“Ad Class” in home stretch toward creative collegiate competition

Late nights and teamwork mark the journey of this “mini advertising agency” to national contest in April

Rachel Hicks, News Writer

“BUS370: Integrated Marketing Communications” is more commonly known on campus as “Ad Class” — an intensive, four-credit course in which students work on a semester-long marketing campaign for a real world client, culminating with a presentation at the National Student Advertising Competition.

Despite being an academic course, those enrolled in Ad Class this term say the project feels less like schoolwork and more like a full-time job.

“It’s like a mini advertising agency,” said Elizabeth Roos, ’18, a member of Ad Class 2017 and an advisor to this year’s group. “It’s high pressure, high reward.”

Students in Ad Class are divided into cross-functional teams that work together to create a marketing campaign for a competition against similar groups of students from other southeastern universities in Raleigh, N.C., on April 21.

The teams consist of account planners, creatives, media strategists and data and new business analysts. The class also consists of one account executive and five senior student advisors who took the course last year and now help guide the teams.

Ad Class’s advisor, Professor of Business Administration Amanda Bower, said the course revolves around creativity and teamwork applied in the advertising context.

“They learn process and what you look for in an ideal campaign & brand,” Bower said. “It can get specific to the group: research techniques for the people doing strategy, or effective use of a particular social media site if you are in the media group.”

Bower said the class began at W&L in 2003, when students worked on an ad campaign for the Toyota Matrix.

This year, students in Ad Class are working on a campaign for Ocean Spray, a company that sells grapefruit and cranberry products.

“It’s been hard because people associate Ocean Spray with UTI’s and a bitter taste,” Roos said.

According to Ad Class CEO Katherine Worthington, ’18, the mission of the students in the course is to change that perception of Ocean Spray and build a campaign that improves millennials’ view of the brand.

Worthington explained that each group has a number of key duties.

Account planners are tasked with conducting consumer research. They work to gain an understanding of the needs of consumers in the target market and how Ocean Spray’s products and brand fits into their lives. The account planning team develops a strategy for messaging based on the intersection between the brand and consumers.

The creative team turns that strategy into a unique and effective advertising campaign for the company. They develop a personality and voice for the brand which comes to life through creative executions.

The media team then decides the “when” and “where” to place the advertisements.

The data analytics team works on the return on investment (ROI) metric of the campaign and finds ways to measure the campaign’s success.

Roos is an advisor who was a member of the new business team last year. The new business team communicates the campaign’s strategy in a plans book—a 21-page, well-designed publication that summarizes the campaign.
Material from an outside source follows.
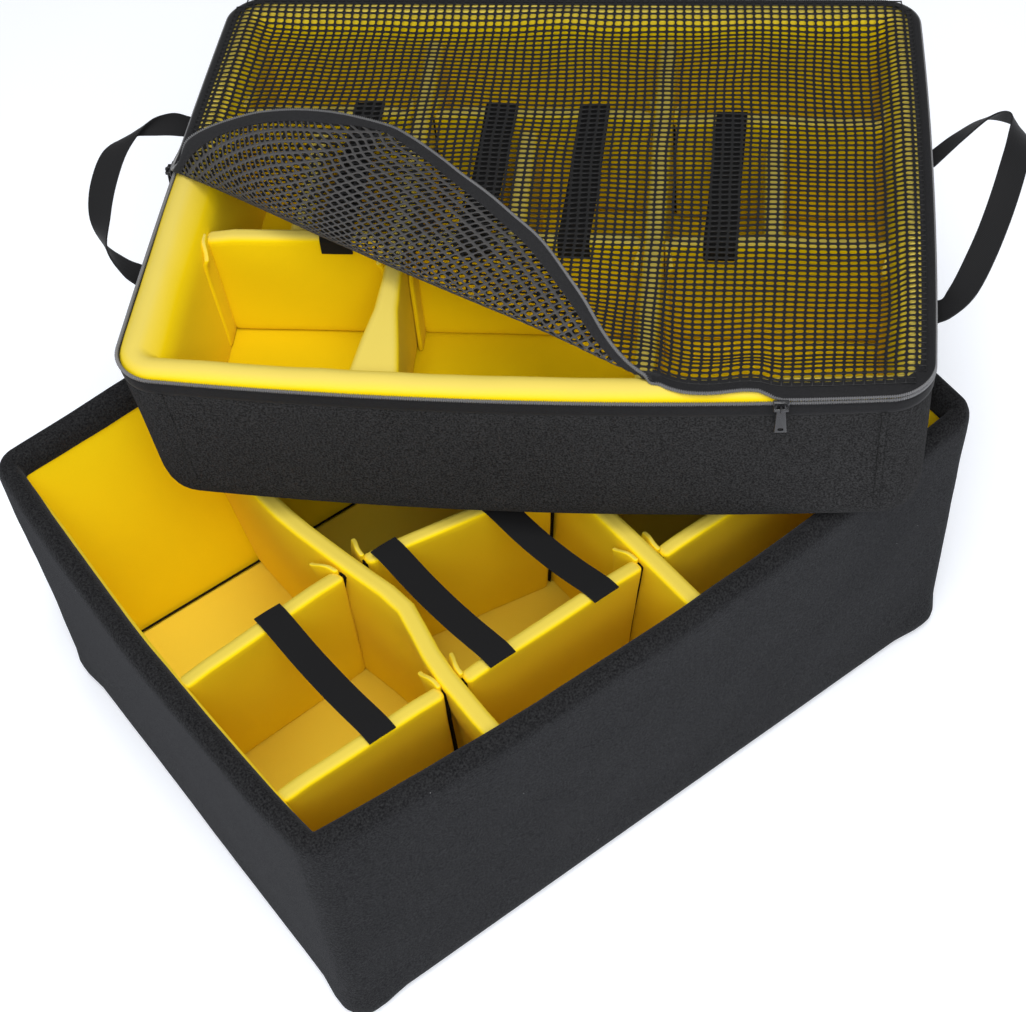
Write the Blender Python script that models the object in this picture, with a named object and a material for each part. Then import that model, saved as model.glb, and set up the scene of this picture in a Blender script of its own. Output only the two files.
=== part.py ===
"""A padded divider set for a deep equipment case: an open box, and a zipped tray that rests on its rim.

All lengths are in metres. The box stands centred on the origin, its long side along X and its open top up. The tray
has a frame of its own, an empty on the box's rim: U is its long side, V runs to its back and W up. Each wall is drawn
as a plain upright one, in stations round its plan and levels up its height, and is then bowed as the cloth bows it.
"""
import math

import bmesh
import bpy
from mathutils import Matrix, Vector

# Cloth, board and the clearances between pieces that touch
FABRIC = 0.0012
BOARD = 0.003
GAP = 0.0003
FIT_CLEARANCE = 0.0008
TAPE_THICKNESS = 0.0012
STRAP_THICKNESS = 0.0015
STRAP_WIDTH = 0.030
SHARP_RADIUS = 0.002

# The box
BOX_LENGTH = 0.700
BOX_WIDTH = 0.510
BOX_HEIGHT = 0.315
BOX_WALL_FOAM = 0.017
BOX_FLOOR_FOAM = 0.012
BOX_FLOOR_CLEARANCE = 0.002
BOX_CORNER_RADIUS = 0.018
BOX_RIM_RADIUS = 0.008
BOX_LIP = 0.004
BOX_FLARE = 0.007
BOX_LONG_BOW = 0.020
BOX_SHORT_BOW = 0.013

# The box's dividers
BOX_DIVIDER_DROP = 0.018
LONG_DIVIDER_THICKNESS = 0.017
SHORT_DIVIDER_THICKNESS = 0.015
SHORT_DIVIDER_DROP = 0.002
END_FLAP_LENGTH = 0.028
END_FLAP_THICKNESS = 0.003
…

She said she remembers pulling two all-nighters to finish the book so that it could be submitted for the competition. She said every group had to finish their work before the new business team could put together the final plans book, so everyone was counting on each other.

“It was due Friday afternoon at five,” Roos said. “We turned it in at 4:59.”

Jenna Choi, ‘19, a current member of the account planning team, researches the target market —in this case, millennials. She said she’s charged with finding the best ways to drive more young people to Ocean Spray’s website.

“It’s hard to manage different peoples’ opinions,” Choi said. “I learned how not to be stubborn with my opinions and listen to what other people have to offer.”

Roos said her classmates, who represent 19 different majors, are in constant communication, asking each other for help and challenging one another to produce the best product possible.

In spite of the high stress, though, Choi said the class has a positive environment and her team members are focused on using their experience to gain a foothold in the advertising industry.

Choi said Ad Class affirmed her desire to go into advertising as a career.

“It was exactly what I wanted to do in my future,” Choi said. “I got a glimpse of it in a controlled setting. I just would like it without the pressures of having full-time school.”

Bower said the team often does well at the district level, especially considering that W&L’s Ad Class is only one semester long. At many universities, students work on their projects for an entire school year.      

Since 2003, the W&L team has consistently received second or third place in the District 3 competition.

“While Ad Class teaches students technical knowledge of advertising, beyond that, the class gives students a chance to interact on teams in a setting representative of a real-world work environment,” Worthington said. “Students in the class learn how to give and receive criticism, cooperate with people of many different personalities and effectively communicate their group’s needs to other cross-functional teams on whom they depend.”